Mr Hutton has shelved plans to situate new wind farms within 12 nautical miles of the Scottish coast at the request of the Scottish Government - which is responsible for both its territorial waters and the UK Renewable Energy Zone surrounding Scotland - as there is limited scope for such development.

However, the exclusion of "inshore" developments, coupled with the practical difficulties of building deep-water wind farms, has led some groups to fear more turbines would instead be built on land.

Nigel Hawkins of the countryside charity the John Muir Trust said: "We welcome the development of offshore wind farms rather than those in beautiful parts of Scotland.

"It could be good that there will not be too many too close to our coastline in terms of wild birds, but we remain very concerned about the development of wind farms in some of our most beautiful places.

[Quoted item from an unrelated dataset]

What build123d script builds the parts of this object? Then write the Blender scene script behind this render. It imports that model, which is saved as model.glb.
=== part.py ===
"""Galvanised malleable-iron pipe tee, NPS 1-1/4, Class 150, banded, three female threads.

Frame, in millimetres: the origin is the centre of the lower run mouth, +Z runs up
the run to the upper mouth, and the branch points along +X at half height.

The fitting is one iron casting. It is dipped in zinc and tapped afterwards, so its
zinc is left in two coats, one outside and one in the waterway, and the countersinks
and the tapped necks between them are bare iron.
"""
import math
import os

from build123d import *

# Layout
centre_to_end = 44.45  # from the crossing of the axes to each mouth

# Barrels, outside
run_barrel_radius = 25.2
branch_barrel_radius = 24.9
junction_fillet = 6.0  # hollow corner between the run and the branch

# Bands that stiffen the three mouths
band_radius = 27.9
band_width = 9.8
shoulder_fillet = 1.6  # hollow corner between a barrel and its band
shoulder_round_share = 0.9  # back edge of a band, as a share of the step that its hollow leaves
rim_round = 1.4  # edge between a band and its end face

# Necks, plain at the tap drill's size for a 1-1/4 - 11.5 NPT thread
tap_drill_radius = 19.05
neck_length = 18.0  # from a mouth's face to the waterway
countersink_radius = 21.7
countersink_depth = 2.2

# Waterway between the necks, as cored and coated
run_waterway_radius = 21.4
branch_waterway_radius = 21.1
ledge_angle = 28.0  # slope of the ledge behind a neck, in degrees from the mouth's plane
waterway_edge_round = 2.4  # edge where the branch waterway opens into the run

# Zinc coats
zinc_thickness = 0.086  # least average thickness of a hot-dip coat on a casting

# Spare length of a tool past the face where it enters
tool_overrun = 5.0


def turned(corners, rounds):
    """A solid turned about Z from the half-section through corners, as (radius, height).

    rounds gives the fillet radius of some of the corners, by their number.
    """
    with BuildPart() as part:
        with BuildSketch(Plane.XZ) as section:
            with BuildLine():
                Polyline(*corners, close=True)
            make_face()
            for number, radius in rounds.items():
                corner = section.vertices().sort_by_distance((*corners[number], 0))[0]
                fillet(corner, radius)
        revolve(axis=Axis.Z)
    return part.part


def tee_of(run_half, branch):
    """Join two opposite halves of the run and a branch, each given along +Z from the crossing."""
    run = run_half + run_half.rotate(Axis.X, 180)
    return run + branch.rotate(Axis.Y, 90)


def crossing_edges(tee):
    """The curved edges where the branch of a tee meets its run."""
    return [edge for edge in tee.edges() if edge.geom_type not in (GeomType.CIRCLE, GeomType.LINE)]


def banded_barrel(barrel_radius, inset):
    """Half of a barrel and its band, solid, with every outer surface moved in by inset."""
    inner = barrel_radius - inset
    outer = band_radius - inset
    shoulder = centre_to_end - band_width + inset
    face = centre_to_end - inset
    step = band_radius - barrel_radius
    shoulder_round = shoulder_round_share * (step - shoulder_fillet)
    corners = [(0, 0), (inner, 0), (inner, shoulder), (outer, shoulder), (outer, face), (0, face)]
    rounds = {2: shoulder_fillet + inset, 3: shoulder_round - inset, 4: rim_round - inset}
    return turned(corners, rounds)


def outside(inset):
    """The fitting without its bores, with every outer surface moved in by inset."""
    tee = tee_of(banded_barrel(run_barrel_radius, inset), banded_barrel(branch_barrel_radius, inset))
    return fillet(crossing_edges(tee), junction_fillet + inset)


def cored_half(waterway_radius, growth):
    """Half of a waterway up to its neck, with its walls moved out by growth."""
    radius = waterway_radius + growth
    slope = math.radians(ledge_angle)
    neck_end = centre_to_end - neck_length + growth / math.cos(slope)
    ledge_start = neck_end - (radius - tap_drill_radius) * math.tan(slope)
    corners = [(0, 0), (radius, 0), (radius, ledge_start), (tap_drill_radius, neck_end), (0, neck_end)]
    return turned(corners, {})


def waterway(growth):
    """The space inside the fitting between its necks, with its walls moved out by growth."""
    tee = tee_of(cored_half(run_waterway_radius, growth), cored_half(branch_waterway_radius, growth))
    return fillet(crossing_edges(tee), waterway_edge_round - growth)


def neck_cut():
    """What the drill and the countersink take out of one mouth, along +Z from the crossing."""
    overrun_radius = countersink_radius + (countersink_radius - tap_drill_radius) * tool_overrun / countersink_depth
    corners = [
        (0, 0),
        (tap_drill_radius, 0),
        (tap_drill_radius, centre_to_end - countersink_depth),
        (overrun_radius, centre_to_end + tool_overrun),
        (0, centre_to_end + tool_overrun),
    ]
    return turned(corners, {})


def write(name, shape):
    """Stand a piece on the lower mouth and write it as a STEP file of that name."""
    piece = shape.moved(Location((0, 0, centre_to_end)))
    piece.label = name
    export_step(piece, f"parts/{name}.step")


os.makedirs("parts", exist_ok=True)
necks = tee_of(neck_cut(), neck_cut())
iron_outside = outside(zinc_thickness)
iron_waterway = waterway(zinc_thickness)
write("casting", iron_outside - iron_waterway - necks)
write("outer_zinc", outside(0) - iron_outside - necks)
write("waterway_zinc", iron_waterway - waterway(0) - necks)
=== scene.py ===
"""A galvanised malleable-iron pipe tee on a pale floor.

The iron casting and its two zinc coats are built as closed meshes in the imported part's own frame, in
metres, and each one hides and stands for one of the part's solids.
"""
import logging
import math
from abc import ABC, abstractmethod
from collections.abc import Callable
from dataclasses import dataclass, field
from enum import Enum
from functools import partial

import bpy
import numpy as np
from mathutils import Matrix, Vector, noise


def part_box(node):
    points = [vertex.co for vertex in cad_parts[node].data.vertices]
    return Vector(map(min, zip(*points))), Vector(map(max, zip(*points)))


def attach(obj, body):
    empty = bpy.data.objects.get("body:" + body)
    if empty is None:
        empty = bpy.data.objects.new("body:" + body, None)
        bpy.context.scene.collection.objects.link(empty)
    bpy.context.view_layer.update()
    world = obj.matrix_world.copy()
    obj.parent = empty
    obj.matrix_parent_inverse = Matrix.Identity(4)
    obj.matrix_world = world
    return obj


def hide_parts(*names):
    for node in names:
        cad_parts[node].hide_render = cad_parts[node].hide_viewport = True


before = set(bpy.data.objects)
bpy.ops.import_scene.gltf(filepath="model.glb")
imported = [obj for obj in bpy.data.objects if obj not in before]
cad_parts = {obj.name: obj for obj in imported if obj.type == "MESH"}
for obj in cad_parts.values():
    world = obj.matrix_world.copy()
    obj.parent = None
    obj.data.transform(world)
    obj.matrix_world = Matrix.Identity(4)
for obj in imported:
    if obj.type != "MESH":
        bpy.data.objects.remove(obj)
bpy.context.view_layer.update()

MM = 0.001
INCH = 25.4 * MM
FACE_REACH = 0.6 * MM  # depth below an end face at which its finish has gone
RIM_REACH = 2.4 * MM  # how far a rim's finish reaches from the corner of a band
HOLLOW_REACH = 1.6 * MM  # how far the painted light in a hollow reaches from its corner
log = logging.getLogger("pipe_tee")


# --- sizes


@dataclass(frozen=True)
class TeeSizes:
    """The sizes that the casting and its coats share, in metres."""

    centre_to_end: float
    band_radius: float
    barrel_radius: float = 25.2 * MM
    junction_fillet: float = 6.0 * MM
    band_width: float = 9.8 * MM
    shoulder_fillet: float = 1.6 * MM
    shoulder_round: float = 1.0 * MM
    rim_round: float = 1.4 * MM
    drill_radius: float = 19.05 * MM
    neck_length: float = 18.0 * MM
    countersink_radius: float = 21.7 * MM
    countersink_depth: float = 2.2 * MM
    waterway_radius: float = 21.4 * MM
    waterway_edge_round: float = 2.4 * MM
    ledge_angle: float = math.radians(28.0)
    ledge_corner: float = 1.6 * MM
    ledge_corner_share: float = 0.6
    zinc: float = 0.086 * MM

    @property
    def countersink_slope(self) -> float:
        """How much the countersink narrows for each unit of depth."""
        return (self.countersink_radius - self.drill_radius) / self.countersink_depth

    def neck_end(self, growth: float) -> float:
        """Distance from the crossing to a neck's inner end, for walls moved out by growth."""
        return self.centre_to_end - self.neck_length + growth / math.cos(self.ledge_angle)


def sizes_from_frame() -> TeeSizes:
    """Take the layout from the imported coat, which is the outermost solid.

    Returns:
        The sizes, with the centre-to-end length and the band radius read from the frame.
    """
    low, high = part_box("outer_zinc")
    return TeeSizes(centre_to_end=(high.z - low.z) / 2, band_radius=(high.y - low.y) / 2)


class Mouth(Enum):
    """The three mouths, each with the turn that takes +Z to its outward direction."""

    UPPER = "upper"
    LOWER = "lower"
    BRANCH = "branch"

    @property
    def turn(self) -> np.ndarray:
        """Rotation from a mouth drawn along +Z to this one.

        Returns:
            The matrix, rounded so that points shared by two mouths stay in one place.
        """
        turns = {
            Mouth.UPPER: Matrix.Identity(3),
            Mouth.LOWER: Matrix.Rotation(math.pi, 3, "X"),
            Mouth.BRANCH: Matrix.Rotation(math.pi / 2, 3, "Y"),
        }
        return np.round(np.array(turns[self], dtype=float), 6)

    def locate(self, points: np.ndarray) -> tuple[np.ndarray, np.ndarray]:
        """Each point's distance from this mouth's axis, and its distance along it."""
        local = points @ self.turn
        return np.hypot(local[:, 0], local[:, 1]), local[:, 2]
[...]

Tourism is a major Scottish industry and people come to see our beautiful countryside which we do not wish to see disfigured by wind turbines."

David Bruce, chairman of Views of Scotland, a pressure group dedicated to preserving the Scottish landscape, said: "We already have 250 to 300 applications in Scotland for onshore wind farms. We understand that there are the same number in the pre-planning process.

"The risk is that Scotland will end up looking like a hedgehog with wind turbines all over some of our most beautiful areas."

A spokesman for the Scottish Renewables Forum, the body responsible for the renewable-energy industry in Scotland, said: "The UK and Scottish governments are entirely right to exclude most of Scotland's territorial waters as the topography of the country, with large mountains, makes it very difficult to develop reliable inshore wind farms.

"There is little point in hiding a wind farm in the shadow of a mountain when you can build one on the top of it.

"There is great potential for deep-water offshore wind farms - especially in the North Sea where oil companies are very interested in terms of not just supplying electricity to the UK but to Europe. This is being driven by the market."

So far there are five offshore wind farms operating in England and Wales, six under construction and a further six with planning consent.

In Scotland, there is the Beatrice demonstrator deep-water wind farm, off the North-east coast, and plans for inshore wind farms at Robin Rigg in the Solway Firth - which will supply Cumbria in England - and in Aberdeen Bay.

The proposals were given a qualified welcome by environmental groups.

John Sauven, executive director for Greenpeace, said they amounted to a "wind-energy revolution" but insisted premium prices needed to be guaranteed for clean electricity.

"If we are finally to exploit the massive energy resources we have available to us on this windy island, there will now need to be a revolution in thinking in Whitehall, where the energy dinosaurs have prevailed for too long," he said.

"And Labour needs to drop its obsession with nuclear power, which could only ever reduce emissions by about 4 per cent at some time in the distant future."

Friends of the Earth renewable-energy campaigner Nick Rau said the potential for wind power was "enormous", adding: "Making Britain a world leader in this form of energy will create jobs, boost the economy and help put Britain at the forefront in the battle to combat climate change."

Michael Rea, of Carbon Trust, said: "Offshore wind is set for huge growth but this will require substantial investment before it can be realised at this scale. Cost reduction is now the name of the game."

A spokeswoman for the Scottish Government welcomed the move, saying: "Harnessing the potential of offshore wind in Scotland is one of a number of ways we can use renewable energy and oppose the use of nuclear power."